In March 2020, Ozon announced plans to spend more than $300 million to expand its logistics in advance of a potential IPO. In October 2021, “Ozon Express” brand launched in Moscow inhouse ready-to-serve food production with one hour delivery with up to 30 dishes by the end of 2021. “Ozon Express” culinary production is expected to be available in other regions of Russia. In December 2021, "Ozon" announced to be ready to launch by the end of the year 2021 the 15-minutes delivery of groceries and pre-prepared food in 30 districts of Moscow by virtue of company`s darkstores.

== COVID-19 pandemic ==
Ozon reported record sales growth during the coronavirus pandemic, as quarantine measures in Russia drove more people to shop online. During the crisis, the company capped prices on the most sought-after goods to prevent price gouging by marketplace sellers and expanded its contactless home delivery service to limit the spread of infection.

In July 2020, Ozon and four other Russian retailers commissioned a monument to delivery workers who continued to work during lockdown in Moscow.

== Russian invasion of Ukraine ==

Beginning on 18 July 2026, Ukraine launched a series of drone attacks on Wildberries warehouses, Ozon's main competitor, as part of a counter-attack operation on Russia during the Russian invasion of Ukraine. Some analysts viewed the extension of such attacks to Ozon warehouses as an inevitability. On 31 July, a drone crashed near an Ozon warehouse in Zelendolsk, Tatarstan, though due to its proximity to a Wildberries warehouse it is uncertain which building was being targeted. However, on the same day, commander of the Unmanned Systems Forces of Ukraine Robert Brovdi posted a cryptic message saying "the ozone concentration exceeds the critical norm", possibly referencing the e-commerce company.

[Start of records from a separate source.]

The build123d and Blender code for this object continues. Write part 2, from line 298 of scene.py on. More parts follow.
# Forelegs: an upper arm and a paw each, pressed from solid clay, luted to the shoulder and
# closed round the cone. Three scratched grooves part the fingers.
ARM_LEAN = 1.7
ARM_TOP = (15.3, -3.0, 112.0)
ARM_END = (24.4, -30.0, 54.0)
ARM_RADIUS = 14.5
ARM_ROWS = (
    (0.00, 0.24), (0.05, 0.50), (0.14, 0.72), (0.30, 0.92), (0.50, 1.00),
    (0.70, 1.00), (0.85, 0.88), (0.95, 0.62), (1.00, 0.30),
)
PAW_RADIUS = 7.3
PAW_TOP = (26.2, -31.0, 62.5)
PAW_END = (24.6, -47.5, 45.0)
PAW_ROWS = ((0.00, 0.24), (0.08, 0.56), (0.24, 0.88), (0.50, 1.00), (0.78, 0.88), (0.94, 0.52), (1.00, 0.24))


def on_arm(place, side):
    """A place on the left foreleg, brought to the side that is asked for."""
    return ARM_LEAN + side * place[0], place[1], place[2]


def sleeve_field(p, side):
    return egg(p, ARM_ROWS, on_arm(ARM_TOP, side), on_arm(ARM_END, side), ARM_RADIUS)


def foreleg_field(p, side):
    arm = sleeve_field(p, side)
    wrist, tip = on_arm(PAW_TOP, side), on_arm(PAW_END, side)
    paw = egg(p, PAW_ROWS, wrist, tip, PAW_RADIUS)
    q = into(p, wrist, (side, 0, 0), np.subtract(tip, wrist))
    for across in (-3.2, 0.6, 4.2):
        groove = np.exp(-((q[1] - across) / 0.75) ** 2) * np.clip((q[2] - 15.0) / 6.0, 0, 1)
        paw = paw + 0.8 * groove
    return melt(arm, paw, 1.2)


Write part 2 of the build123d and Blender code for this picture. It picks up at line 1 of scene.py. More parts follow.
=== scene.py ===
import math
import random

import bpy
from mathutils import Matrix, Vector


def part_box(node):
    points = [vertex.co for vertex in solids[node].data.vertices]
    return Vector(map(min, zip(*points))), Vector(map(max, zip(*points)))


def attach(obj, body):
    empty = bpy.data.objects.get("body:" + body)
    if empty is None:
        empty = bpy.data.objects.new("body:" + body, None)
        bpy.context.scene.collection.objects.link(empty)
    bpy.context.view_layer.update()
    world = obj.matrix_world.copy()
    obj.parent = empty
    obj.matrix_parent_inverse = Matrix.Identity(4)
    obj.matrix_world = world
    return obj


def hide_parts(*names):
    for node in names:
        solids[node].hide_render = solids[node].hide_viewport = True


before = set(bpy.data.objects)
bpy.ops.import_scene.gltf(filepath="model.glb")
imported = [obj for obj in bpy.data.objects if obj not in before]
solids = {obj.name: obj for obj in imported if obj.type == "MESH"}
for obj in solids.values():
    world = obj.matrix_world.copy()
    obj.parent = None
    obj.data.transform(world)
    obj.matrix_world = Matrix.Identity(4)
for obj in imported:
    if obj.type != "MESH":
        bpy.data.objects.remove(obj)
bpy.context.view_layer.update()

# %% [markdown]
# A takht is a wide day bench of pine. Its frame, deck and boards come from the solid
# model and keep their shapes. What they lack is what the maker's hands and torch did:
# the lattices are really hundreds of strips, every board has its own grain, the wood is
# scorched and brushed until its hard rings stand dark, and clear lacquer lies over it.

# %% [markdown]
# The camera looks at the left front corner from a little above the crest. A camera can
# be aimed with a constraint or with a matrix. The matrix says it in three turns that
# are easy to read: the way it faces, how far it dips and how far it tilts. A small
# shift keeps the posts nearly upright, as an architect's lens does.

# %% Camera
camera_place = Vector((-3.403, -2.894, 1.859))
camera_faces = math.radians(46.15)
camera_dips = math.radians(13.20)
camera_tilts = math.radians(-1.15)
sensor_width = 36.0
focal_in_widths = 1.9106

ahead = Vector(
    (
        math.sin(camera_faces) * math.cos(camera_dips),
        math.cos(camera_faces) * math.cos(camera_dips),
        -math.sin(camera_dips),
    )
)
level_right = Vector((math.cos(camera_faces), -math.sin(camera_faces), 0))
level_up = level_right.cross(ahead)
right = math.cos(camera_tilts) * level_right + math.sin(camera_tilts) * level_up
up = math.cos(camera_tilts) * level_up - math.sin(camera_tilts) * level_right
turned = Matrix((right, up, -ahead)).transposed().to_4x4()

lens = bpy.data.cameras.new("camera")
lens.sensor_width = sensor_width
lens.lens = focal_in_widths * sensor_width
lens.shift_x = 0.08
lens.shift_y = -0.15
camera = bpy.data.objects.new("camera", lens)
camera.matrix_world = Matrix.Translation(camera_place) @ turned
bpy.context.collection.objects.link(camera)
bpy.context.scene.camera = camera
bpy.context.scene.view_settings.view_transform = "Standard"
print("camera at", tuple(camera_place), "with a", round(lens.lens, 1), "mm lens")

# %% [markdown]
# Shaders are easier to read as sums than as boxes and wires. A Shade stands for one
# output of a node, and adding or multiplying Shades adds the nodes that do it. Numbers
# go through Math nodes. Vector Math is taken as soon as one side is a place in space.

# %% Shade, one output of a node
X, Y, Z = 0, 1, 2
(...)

On 21 and 22 August 2026, Ukrainian drones struck warehouses in Chapayevsk, Samara Oblast, in Orenburg, Orenburg Oblast, and in Zelenodolsk, Republic of Tatarstan. On 24 August, 4 more locations were targeted. According to Ozon, fires broke out in logistics hubs in Makhachkala, Dagestan and Enem on the outskirts of Krasnodar and evacuations were made in warehouses in Adygeysk, Adygeya and Nevinnomyssk, Stavropol despite being undamaged, however Ukrainian publications say all 4 sites were hit.

On 27 August, 2 additional centers were targeted. Ozon stated that they would temporarily suspend operations after minor damage to their facility in Ufa, Bashkortostan and that a facility in Orenburg had been evacuated, but later resumed normal operations. A small fire broke out after a strike on a logistics hub in Rostov on 29 August. Employee evacuations were made in advance as a result of regional drone warnings. Two warehouses rented by Ozon were hit in the city of Belgorod on 30 August, causing all operations to be suspended in Belgorod Oblast.

On 1 September, Ozon announced that it would offer sellers free transportation of their products to logistics centers in Almaty and Astana, Kazakhstan until the end of the month to protect their goods from further strikes on their Russian locations. On 11 September, a warehouse in Saratov was struck after a brief pause in such attacks, halting all operations in Saratov Oblast.